Your output must consist solely of the lines from the one containing "Write the build123d" through the end of the records, reproduced exactly.

### Data for processing:
%%

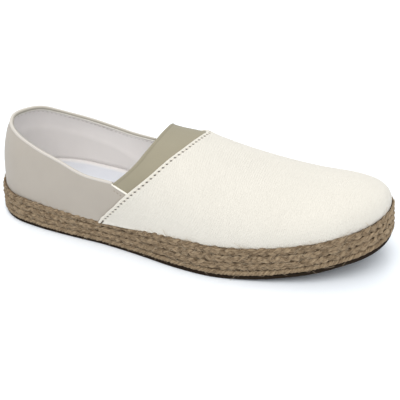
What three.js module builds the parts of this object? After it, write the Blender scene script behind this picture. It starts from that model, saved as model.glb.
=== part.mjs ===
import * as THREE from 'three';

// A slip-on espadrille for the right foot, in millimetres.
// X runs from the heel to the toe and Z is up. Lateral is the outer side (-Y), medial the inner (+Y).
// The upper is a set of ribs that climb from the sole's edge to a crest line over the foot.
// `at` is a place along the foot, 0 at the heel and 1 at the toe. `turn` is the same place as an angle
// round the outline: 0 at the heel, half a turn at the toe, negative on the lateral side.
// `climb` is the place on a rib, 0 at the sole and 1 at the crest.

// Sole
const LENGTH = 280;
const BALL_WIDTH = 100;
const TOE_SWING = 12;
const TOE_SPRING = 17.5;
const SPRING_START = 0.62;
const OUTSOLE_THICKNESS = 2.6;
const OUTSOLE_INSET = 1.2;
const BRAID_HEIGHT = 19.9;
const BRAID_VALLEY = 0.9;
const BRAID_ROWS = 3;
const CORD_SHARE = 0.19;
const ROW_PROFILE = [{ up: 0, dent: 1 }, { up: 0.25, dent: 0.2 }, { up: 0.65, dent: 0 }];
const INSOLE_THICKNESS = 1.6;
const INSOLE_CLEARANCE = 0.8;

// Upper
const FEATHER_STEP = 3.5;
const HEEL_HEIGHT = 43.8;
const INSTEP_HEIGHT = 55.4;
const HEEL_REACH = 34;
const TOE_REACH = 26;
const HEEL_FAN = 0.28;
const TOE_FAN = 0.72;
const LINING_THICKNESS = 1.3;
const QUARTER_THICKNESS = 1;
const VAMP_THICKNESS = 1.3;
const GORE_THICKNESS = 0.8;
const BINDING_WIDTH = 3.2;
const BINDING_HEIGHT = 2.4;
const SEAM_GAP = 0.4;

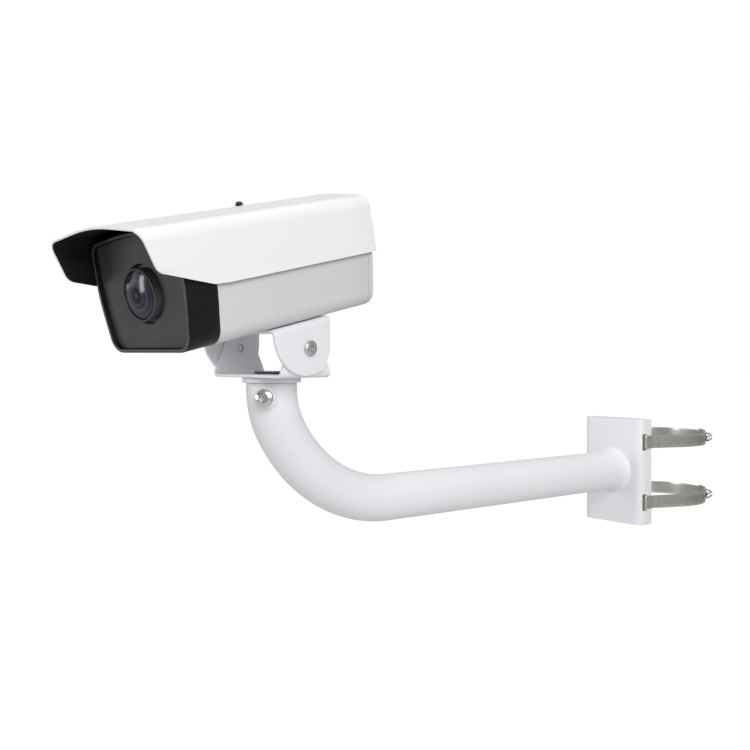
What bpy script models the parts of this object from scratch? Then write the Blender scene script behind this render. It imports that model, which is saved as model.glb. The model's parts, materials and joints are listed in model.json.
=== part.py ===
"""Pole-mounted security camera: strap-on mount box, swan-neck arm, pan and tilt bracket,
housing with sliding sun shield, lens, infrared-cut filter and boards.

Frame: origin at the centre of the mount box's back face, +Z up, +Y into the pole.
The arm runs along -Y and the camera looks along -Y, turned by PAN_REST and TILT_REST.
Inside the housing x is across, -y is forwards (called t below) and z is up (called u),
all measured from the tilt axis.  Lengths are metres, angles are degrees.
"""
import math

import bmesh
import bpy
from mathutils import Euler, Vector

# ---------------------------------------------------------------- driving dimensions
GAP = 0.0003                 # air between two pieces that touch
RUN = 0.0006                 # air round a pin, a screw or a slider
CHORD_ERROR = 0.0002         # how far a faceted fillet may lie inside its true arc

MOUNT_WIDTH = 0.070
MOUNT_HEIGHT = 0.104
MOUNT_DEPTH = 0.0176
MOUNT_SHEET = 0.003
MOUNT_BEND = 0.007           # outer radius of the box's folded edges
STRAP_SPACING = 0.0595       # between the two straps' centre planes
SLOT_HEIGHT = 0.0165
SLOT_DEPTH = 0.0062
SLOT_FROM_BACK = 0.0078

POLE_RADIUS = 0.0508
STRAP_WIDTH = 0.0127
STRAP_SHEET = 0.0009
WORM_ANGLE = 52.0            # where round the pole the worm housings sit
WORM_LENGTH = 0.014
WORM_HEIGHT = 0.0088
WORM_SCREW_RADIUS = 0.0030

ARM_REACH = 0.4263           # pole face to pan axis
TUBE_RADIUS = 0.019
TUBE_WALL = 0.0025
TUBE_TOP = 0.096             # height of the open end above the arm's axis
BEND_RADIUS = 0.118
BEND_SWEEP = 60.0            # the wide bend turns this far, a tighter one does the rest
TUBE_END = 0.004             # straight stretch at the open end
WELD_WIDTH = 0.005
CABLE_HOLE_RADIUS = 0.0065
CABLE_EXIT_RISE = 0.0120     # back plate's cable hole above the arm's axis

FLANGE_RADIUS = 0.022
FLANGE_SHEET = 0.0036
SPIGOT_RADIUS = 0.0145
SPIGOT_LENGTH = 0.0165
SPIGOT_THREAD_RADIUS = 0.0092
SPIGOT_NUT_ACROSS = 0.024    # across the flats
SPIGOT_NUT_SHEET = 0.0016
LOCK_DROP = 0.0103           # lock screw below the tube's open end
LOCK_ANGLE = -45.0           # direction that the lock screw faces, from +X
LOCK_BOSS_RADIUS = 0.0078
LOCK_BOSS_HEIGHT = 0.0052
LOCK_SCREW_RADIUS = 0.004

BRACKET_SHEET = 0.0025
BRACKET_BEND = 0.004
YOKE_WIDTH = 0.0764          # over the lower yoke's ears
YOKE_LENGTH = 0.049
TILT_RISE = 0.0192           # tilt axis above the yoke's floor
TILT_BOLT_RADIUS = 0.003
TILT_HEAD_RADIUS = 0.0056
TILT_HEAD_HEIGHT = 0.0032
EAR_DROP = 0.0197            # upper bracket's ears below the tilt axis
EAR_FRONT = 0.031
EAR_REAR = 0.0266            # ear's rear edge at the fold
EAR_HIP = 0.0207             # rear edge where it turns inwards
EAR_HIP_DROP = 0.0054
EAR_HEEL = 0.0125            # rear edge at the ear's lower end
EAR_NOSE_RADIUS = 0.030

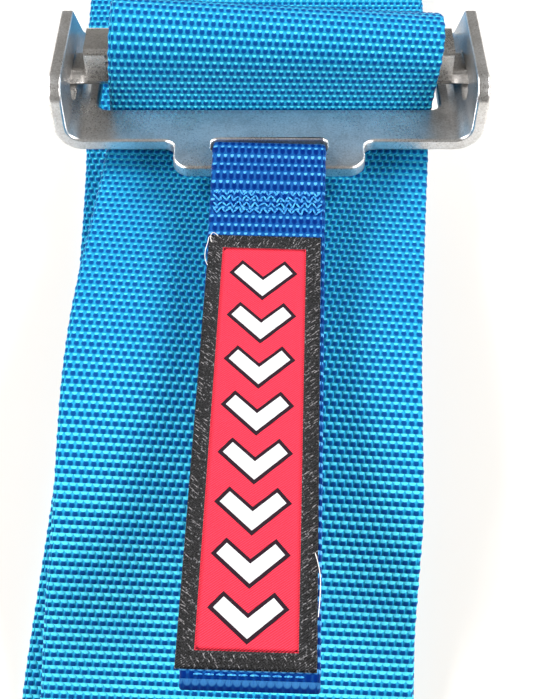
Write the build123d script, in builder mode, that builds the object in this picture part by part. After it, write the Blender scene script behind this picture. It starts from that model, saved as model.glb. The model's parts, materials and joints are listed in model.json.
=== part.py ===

%%

### Full answer:
Write the build123d script, in builder mode, that builds the object in this picture part by part. After it, write the Blender scene script behind this picture. It starts from that model, saved as model.glb. The model's parts, materials and joints are listed in model.json.
=== part.py ===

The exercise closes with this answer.